I'm not saying that you shouldn't use Opus, but is it really worth saving few megabytes at the expense of compatibility with many devices when generally AAC 192kbit/s would be sufficient, AAC 320kbit/s would be good and AAC 384 kbit/s would be crystal and all you need?

Asmodian
20th August 2018, 16:50
Then why did you only mention speed and not compatibility? Some users do not care about bluray players, consoles, or smart TVs at all. Let them encode to new higher quality options if they want to to. ;)

We would be stuck on MPEG2 with MP3 if compatibility always won out. Also, HEVC is still a bad idea if compatibility is what you are going for. There are a lot of devices out that that support AVC+AAC that do not support HEVC and AVC at a bit higher bitrate would be sufficient. :p

Opus is catching on, I would not be surprised to see some smart TVs supporting soon. They are usually running Android and have decent enough CPUs they could do it even without hardware decoding.

FranceBB
20th August 2018, 18:44
Then why did you only mention speed and not compatibility?

'cause *I am* more concerned about compatibility, but I'm not the one who asked the question, @Arhu is, I just jumped in the topic and replied with my point of view xD

We would be stuck on MPEG2 if compatibility always won out.

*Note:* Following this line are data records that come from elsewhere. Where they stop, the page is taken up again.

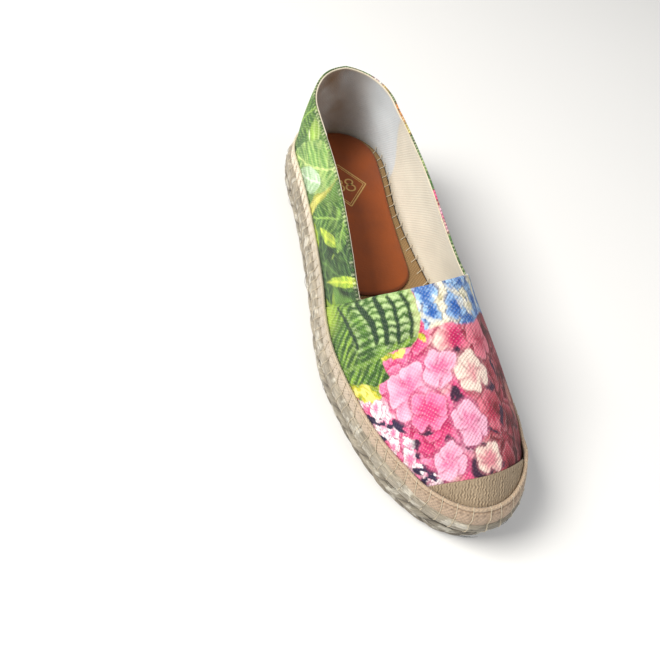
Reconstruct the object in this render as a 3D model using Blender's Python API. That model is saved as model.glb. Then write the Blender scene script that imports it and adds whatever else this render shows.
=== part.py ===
"""Espadrille, right shoe.

A jute sole on a thin rubber outsole, a hollow canvas upper whose vamp laps over the quarters,
a linen toe cap, a flat strip sewn round the foot of the upper, an insole and a leather heel sock.
The toe points along -Y and the inner side of the foot is at +X. Metres, +Z up.
"""
import bmesh
import bpy
import numpy as np

# Driving sizes
MM = 0.001
SOLE_LENGTH = 255 * MM
BALL_HALF_WIDTH = 43.4 * MM
TOE_SWING = 7.8 * MM             # how far the toe's middle lies to the inner side
SOLE_HEIGHT = 27.0 * MM          # floor to the top of the jute
TOE_SPRING = 1.5 * MM            # rise of the sole under the toe
OUTSOLE_THICKNESS = 2.5 * MM
OUTSOLE_INSET = 6.0 * MM
GAP = 0.3 * MM                   # between pieces that meet
WALL = 2.0 * MM                  # canvas and lining
VAMP_LAP = 0.8 * MM              # the vamp's edge stands this far over the quarter
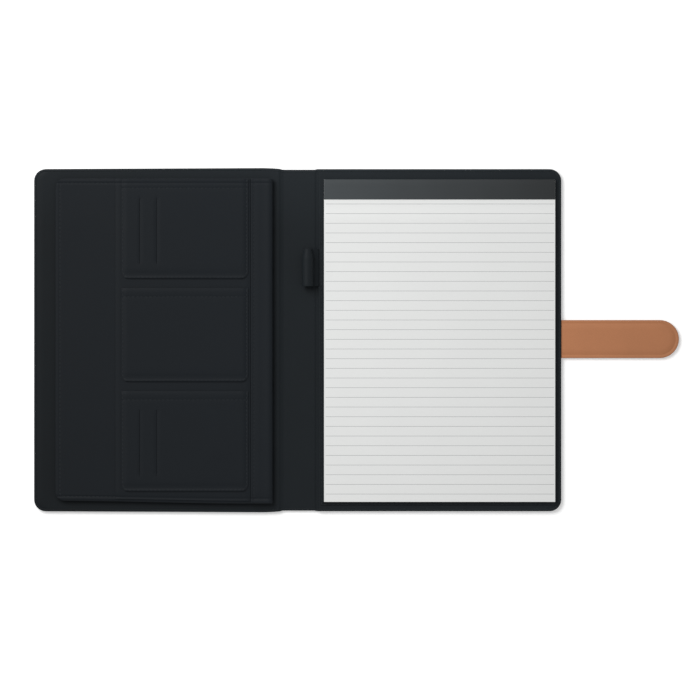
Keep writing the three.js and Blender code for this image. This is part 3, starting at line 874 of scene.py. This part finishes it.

Which is the reason why I encode files in MPEG-2 interlaced 25i TFF by doing speed-ups or blending at work on a daily basis. T_T (Omneon playout ports compatibility for 1080i contents :'( )

benwaggoner
21st August 2018, 21:58
Personally, I think xHE-AAC is going to be used a lot more than Opus ever will, particularly for commercial use. It outperforms Opus, offers seamless bitrate switching, and is broadly available in AAC licensing. Opus is an excellent codec, seamlessly bridging between low bitrate speech coding with efficient perceptually lossless encoding.

The OEMs have many years of familiarity with Fraunhofer and Via licensing, and I expect device classes that support AAC today to support xHE-AAC in the future.